5. Population Growth and Radioactive Decay
Both population growth and radioactive decay are modeled using exponential functions. Logarithmic functions are used to solve for time or rate. For instance, the time \( t \) for a population to reach a certain size can be found using \( t = \frac{\ln(\frac{N}{N_0})}{r} \), where \(N\) is the final population size, \(N_0\) is the initial population size, and \(r\) is the growth rate.
Logarithms in Information Theory
In information theory, the entropy \(H\) of a set of possible events is given by \(H = -\sum p(x)\log_b(p(x))\), where \(p(x)\) is the probability of event \(x\). This concept is fundamental in understanding information compression (data encoding) and transmission.

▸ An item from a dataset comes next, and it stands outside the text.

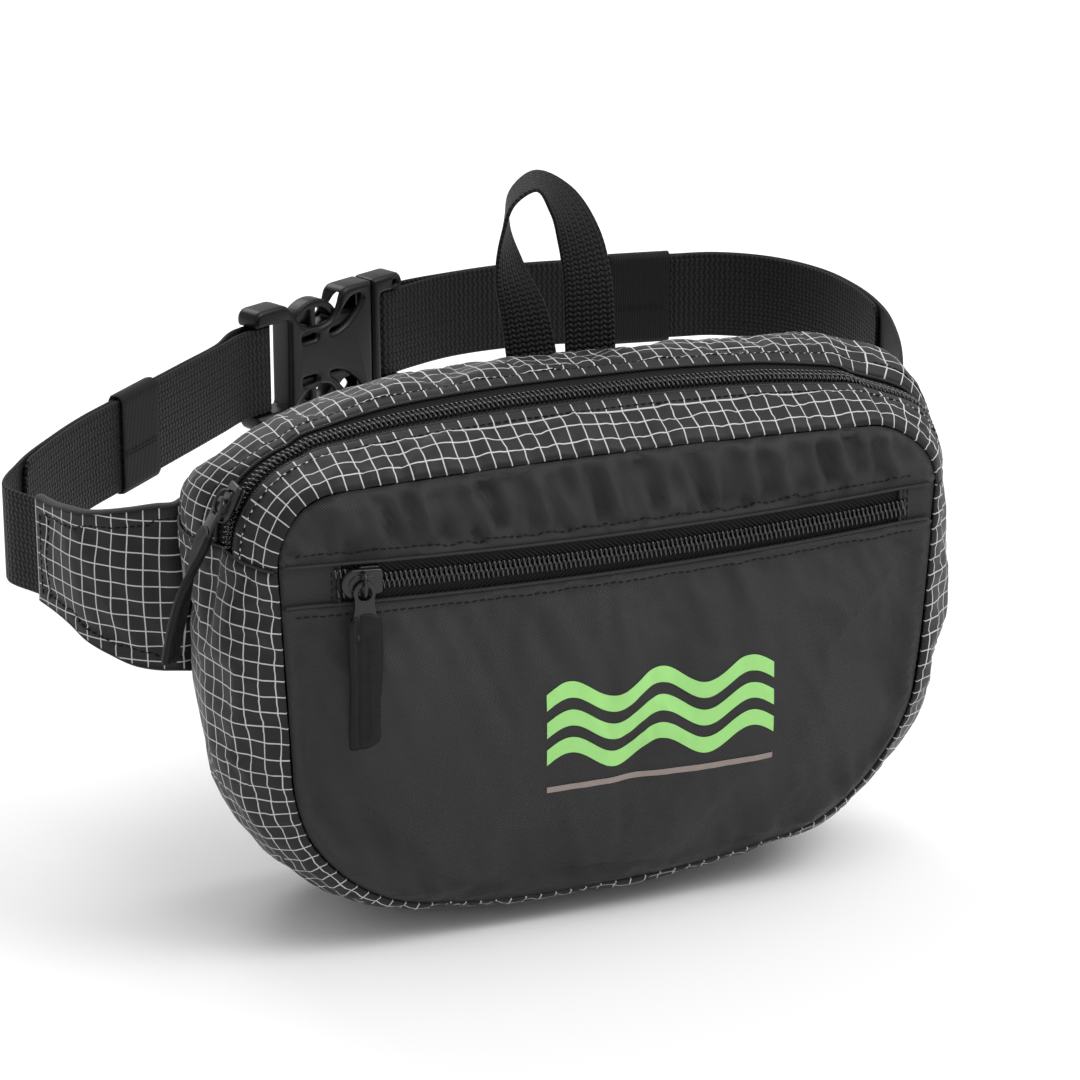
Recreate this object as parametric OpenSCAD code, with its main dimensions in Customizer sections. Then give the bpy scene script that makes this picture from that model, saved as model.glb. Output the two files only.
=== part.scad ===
// Waist pack: a zipped bag on a webbing belt with a side-release buckle.
// Frame: +X to the pack's right as seen from in front, +Y towards the wearer, +Z up.
// The origin is on the back panel's rear face, at mid width.

/* [Bag] */
// Width of the front panel, seam to seam
panel_w = 250; // [246:1:254]
// Height of the front panel's top corners above the origin
panel_top = 76; // [75:1:78]
// Depth of the front panel's bottom corners below the origin
panel_bottom = 81; // [76:1:86]
// Rise of the top seam's crown over its corners
top_crown = 2.5; // [1:0.5:5]
// Sag of the bottom seam below its corners
bottom_crown = 6; // [3:0.5:8]
// Radius of the panel's top corners
top_corner_r = 26; // [25:1:27]
// Radius of the panel's bottom corners
bottom_corner_r = 56; // [50:1:60]
// Narrowing of each side from the top corner to the bottom corner
side_taper = 4; // [2:1:6]
// Depth from the front panel to the back panel's rear face
bag_d = 80; // [78:1:82]
// Thickness of the bag's fabric walls
wall_t = 1.2; // [1:0.1:1.5]

/* [Front pocket zip] */
// Height of the zip's centre line above the origin
front_zip_z = 43.5; // [42:0.5:45]
// Left end of the zip's window
front_zip_x0 = -102; // [-104:1:-100]
// Right end of the zip's window
front_zip_x1 = 113; // [110:1:114]
// Height of tape that shows above the zip's centre line
front_tape_up = 11.5; // [10:0.5:12]
// Height of tape that shows below the zip's centre line
front_tape_down = 6.5; // [6:0.5:8]
// Length of the front slider's run
front_zip_run = 196; // [180:1:198]

/* [Zip hardware] */
// Width of the joined coils
coil_w = 6.8; // [6:0.1:7.4]
// Height of the coils over their tape
coil_h = 2; // [1.6:0.1:2.4]
// Length of a slider's body
slider_l = 15; // [13:0.5:16]
// Width of a slider's body
slider_w = 11; // [10.5:0.1:12]
// Length of a metal pull tab
tab_l = 21; // [18:1:24]
// Width of a metal pull tab
tab_w = 9; // [8:0.5:10]
// Length of a folded fabric puller
puller_l = 48; // [40:1:54]
// Width of a folded fabric puller
puller_w = 12; // [11:0.5:13]

/* [Belt] */
// Width of the belt's webbing
belt_w = 38; // [36:1:39]
// Thickness of the webbing
web_t = 1.6; // [1.2:0.1:1.8]
// Height of the belt's centre line above the origin
belt_z = 22; // [20:1:24]
// Length of an elastic keeper along the belt
keeper_l = 27; // [20:1:28]

/* [Buckle] */
// Length of the closed buckle
buckle_l = 86; // [84:1:88]
// Height of the buckle across the belt
buckle_h = 53; // [52:1:55]
// Thickness of the buckle
buckle_t = 12.5; // [12:0.5:13]

/* [Hang loop] */
// Width of the hang loop's webbing
loop_w = 20; // [18:1:20]
// Thickness of the hang loop's webbing
loop_t = 1.5; // [1.2:0.1:1.8]

/* [Print] */
// Width of the wave print on the lower panel
print_w = 88; // [60:1:96]
// Height of one wave band
print_band_h = 6; // [4:0.5:7]

/* [Hidden] */
$fn = 48;

gap = 0.3;             // clearance between neighbouring pieces
eps = 0.01;            // overlap of a cutting tool past the face it cuts
hole_fn = 32;          // facets setting of small round holes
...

Computer Science and Algorithms
Logarithms are integral to algorithm analysis, particularly in terms of time complexity. For instance, the time complexity of binary search is \(O(\log n)\), indicating that the time it takes to search through a dataset grows logarithmically with the size of the dataset. Similarly, various algorithms in data structures, encryption, and error detection mechanisms rely on logarithms.
Conclusion
Logarithmic functions are indispensable in both theoretical and applied contexts. Their unique properties make them powerful tools for simplifying complex multiplicative relationships, and their application spans across diverse fields such as seismology, acoustics, chemistry, finance, and computer science. By mastering logarithmic functions, one can unlock a deeper understanding of natural phenomena, enhance problem-solving capabilities, and efficiently analyze data within a logarithmic framework. As the world continues to evolve in complexity, the utility and importance of logarithmic functions will only continue to grow.